If there was 10x the supply of programmers, we could have 10x the number of
jobs for them to do: they could be coming around to your house and offering to
automate various bits and pieces of your life, they could be hanging around at
traffic lights helping people stopped in cars optimize their phone usage, etc.

The profitability of the business is in part a function of its costs. That the
business exists at all is based on an assumption of a certain level of costs,
where at different costs other options may be more viable.

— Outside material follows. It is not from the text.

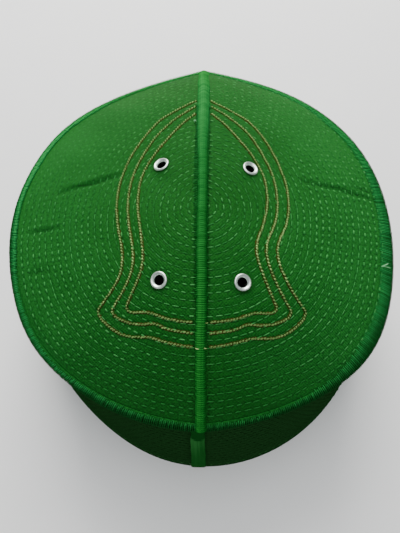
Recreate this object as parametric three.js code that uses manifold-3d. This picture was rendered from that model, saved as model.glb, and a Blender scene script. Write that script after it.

What I'm getting at is that there is a circularity in your objection. You
assume things about the current state of supply and demand based on the
current market mix of businesses, but the current market mix of businesses is
the way it is in part because of the current state of supply and demand.

Yes, there is certainly a lack of elasticity in salary. The market isn't
perfect. People aren't fungible. But the market is efficient enough to value
e.g. doctors and lawyers quite highly. It simply doesn't value software
engineers in the same way. That's just the way it is; I'm not saying it's
right or wrong, and nor am I moaning about my wages (actually, I deliberately
choose lower wages in return for more interesting work and flexibility in
where I live).

What I _am_ moaning about is people talking about an excess of supply or
demand, like it's a plain fact.

[1] <http://en.wikipedia.org/wiki/Litter_%28vehicle%29>

------
jerfelix
This is a bit misleading. They incorrectly haphazardly swap "income" and
"wealth":

The subtitle says "Explore the occupations and industries of the nation’s
wealthiest households." Yet the chart note is "The chart counts the number of
individual workers living in households with an overall income in the top 1
percent nationwide."

This implies that a retired multimillionaire with a 300K passive income isn't
in the wealthiest one percent, and a couple with a negative net worth (e.g.
bought a $2 million dollar house that's now only worth a million; and no
savings), with two $190K jobs is in the wealthiest one percent. Of course this
is nonsense.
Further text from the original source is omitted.